In der nächsten Zeit werden laut Nahles die Strukturen in der Parteizentrale von einem Dienstleister durchleuchtet. Nahles kündigte auch eine Klärung der unterschiedlichen Positionen an, zum Beispiel in der Flüchtlingspolitik, wo Teile der Partei für offene Grenzen sind und andere eine Begrenzung fordern, damit die AfD nicht noch mehr an Zulauf gewinnt. „Es fehlte ein klarer Kurs“, so Nahles. Sie hatte zuletzt gesagt: „Wir können nicht alle bei uns aufnehmen.“ Eigentlich eine simple Tatsache, aber wie schwer die Klärung wird, zeigte der linke Berliner SPD-Landesverband, der Nahles daraufhin „rechte Rhetorik“ und ein AfD-Nachlaufen vorwarf.

Gabriel begrüßte Nahles' neuen Kurs. „Ich kann nur allen raten, sich die Lebenswirklichkeit im Land sehr aufmerksam anzuschauen“, sagte der Ex-Außenminister den Zeitungen der Funke-Mediengruppe.

SPD-Generalsekretär Lars Klingbeil betonte, die Analyse sei ein „Novum in der deutschen Parteiengeschichte“. Er ziehe daraus den Schluss, dass man mehr langfristige Planung brauche. „Wir wollen wegkommen von kurzfristigen Strategiewechseln.“ Zudem gehe es um eine neue Führungskultur und mehr Offenheit. Im Wahlkampf habe es kaum ein Miteinander in der Parteispitze gegeben und zu viele eigene Machtzentren mit unterschiedlichen Positionen.

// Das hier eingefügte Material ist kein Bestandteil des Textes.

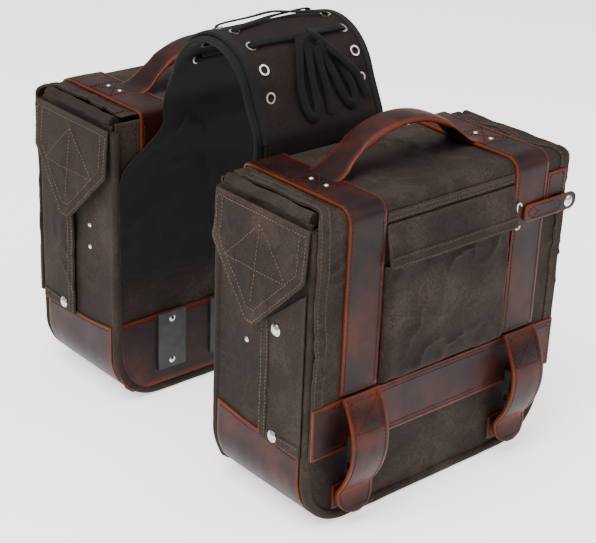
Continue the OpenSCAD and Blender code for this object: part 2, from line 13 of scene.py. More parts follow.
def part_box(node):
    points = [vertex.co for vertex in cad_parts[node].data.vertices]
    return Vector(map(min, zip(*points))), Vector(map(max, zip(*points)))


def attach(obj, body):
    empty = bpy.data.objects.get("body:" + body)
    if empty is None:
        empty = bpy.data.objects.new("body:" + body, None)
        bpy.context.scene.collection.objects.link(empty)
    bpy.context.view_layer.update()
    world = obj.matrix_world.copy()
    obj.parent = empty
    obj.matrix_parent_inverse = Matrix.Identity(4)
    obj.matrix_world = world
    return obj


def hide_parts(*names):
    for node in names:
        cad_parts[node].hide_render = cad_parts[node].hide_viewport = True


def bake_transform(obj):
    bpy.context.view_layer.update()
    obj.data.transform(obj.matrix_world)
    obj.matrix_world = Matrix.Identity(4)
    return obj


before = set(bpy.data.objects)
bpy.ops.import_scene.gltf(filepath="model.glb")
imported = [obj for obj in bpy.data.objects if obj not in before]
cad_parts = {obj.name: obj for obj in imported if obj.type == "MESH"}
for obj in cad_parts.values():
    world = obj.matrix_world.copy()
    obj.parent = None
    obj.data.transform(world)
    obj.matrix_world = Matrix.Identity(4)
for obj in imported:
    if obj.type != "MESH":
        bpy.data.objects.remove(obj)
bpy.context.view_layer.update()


def look_from(azimuth, elevation, roll, distance, target):
    """Returns where a camera stands and how it is turned, for angles in degrees."""
    a, e = math.radians(azimuth), math.radians(elevation)
    back = Vector((math.sin(a) * math.cos(e), -math.cos(a) * math.cos(e), math.sin(e)))
    right = Vector((math.cos(a), math.sin(a), 0))
    up = back.cross(right)
    r = math.radians(roll)
    right, up = math.cos(r) * right + math.sin(r) * up, math.cos(r) * up - math.sin(r) * right
    turn = Matrix((right, up, back)).transposed().to_4x4()
    return Matrix.Translation(Vector(target) + back * distance) @ turn


camera_data = bpy.data.cameras.new("camera")
camera_data.lens = 93.06
camera_data.sensor_width = 36
camera = bpy.data.objects.new("camera", camera_data)
camera.matrix_world = look_from(-41.43, 24.74, 2.33, 1.916, (0.018, 0, 0.166))
bpy.context.scene.collection.objects.link(camera)
bpy.context.scene.camera = camera

# %% [markdown]
# Sizes come from the frame. One bag is described in its own frame: x along the bag, d outwards from its inner
# face and z up. Side -1 is the right bag and +1 the left one, end -1 is the front and +1 the rear.

# %% Sizes
MM = 0.001
rims_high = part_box("rim_pipings")[1]
shell_low, shell_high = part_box("left_shell")
HALF_L = rims_high.x
FACE_IN = 4 * MM
INNER_Y = shell_low.y - FACE_IN
BAG_D = rims_high.y - INNER_Y
CORNER_R = 65 * MM
RIM_R = 6 * MM
RIM_TOP = rims_high.z
FRONT = shell_high.y - INNER_Y
lid_low, lid_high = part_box("left_lid")
LID_Z = lid_high.z
LID_D = lid_high.y - INNER_Y
LID_R = 14 * MM
LID_TOP_X = HALF_L - 18 * MM
LID_FRONT_X = lid_high.x
BAND_Z = lid_low.z
BAND_W = 62 * MM
STRAP_T = 3.5 * MM
strap_low, strap_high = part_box("left_rear_strap_tail")
STRAP_X = (strap_low.x + strap_high.x) / 2
STRAP_W = strap_high.x - strap_low.x
TAIL_Z = strap_high.z
TAIL_LEN = strap_high.z - strap_low.z
SIDES = {"right": -1, "left": 1}
ENDS = {"front": -1, "rear": 1}
print("bag length, depth, height:", 2 * HALF_L, BAG_D, LID_Z)

# %% [markdown]
# Materials first: one helper adds a node with its settings and links, and one turns a hex colour to linear.


# %% Node helpers
def linear(hex_colour):
    """sRGB hex to the linear RGBA that a shader socket takes."""
    parts = [int(hex_colour[k:k + 2], 16) / 255 for k in (1, 3, 5)]
    return [c / 12.92 if c <= 0.04045 else ((c + 0.055) / 1.055) ** 2.4 for c in parts] + [1]


def set_stops(elements, stops):
    """Gives a colour ramp its list of (position, hex colour)."""
    while len(elements) < len(stops):
        elements.new(0.5)
    for element, (position, colour) in zip(elements, stops):
        element.position = position
        element.color = linear(colour)


def add(tree, kind, settings=None, **links):
    """Adds a node. Settings are its attributes, or a ramp's stops. Links are its inputs by name, or by number as
    i_0, and each takes a socket, a value or a hex colour."""
    node = tree.nodes.new("ShaderNode" + kind)
    for key, value in (settings or {}).items():
        if key == "stops":
            set_stops(node.color_ramp.elements, value)
        else:
            setattr(node, key, value)
    for key, value in links.items():
        name = key.replace("_", " ")
        socket = node.inputs[int(key[2:])] if key.startswith("i_") else node.inputs[name]
        if isinstance(value, bpy.types.NodeSocket):
            tree.links.new(value, socket)
        else:
            socket.default_value = linear(value) if isinstance(value, str) else value
    return node


def new_material(name):
    """An empty node material with a Principled shader."""
    material = bpy.data.materials.new(name)
    material.use_nodes = True
    tree = material.node_tree
    shader = next(n for n in tree.nodes if n.type == "BSDF_PRINCIPLED")
    return material, tree, shader


# %% [markdown]
# Waxed cotton canvas: a plain weave of thick threads, brushed with wax. The wax makes it matt and mottled, and
# where the cloth has been folded the wax cracks and leaves pale lines. The weave here is drawn at 1.3 mm, about
# twice the real thread, so that it still shows.


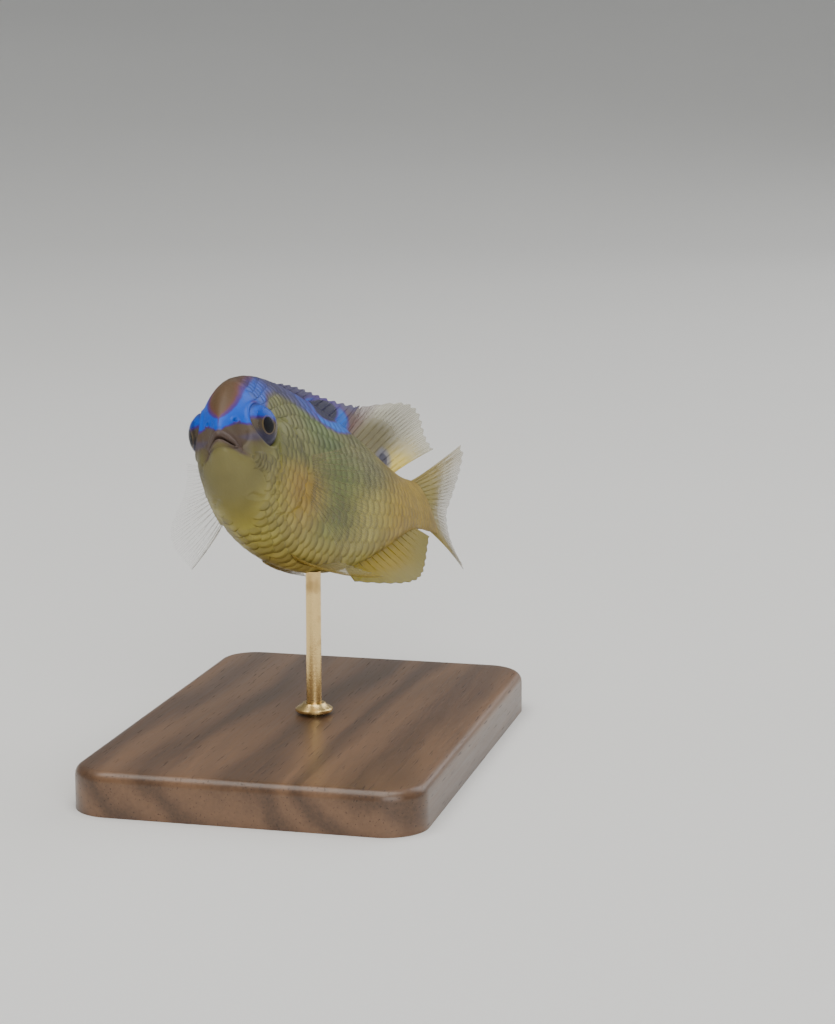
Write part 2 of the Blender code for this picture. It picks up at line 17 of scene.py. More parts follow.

Schulz wollte die SPD zunächst in die Opposition führen, nach dem Scheitern der Jamaika-Gespräche ging die SPD doch erneut in eine große Koalition, Schulz trat nach Widerstand gegen ihn zurück. Die Analyse attestiert der SPD „eine tiefe Entfremdung zwischen sozialdemokratischer Basis und ihrer Führung“. Verkrustungen müssten aufgebrochen werden, gerade das Denken in Lagern und Flügeln. Klingbeil will die Partei vor allem für junge Wähler attraktiver machen - dabei soll Juso-Chef Kevin Kühnert helfen.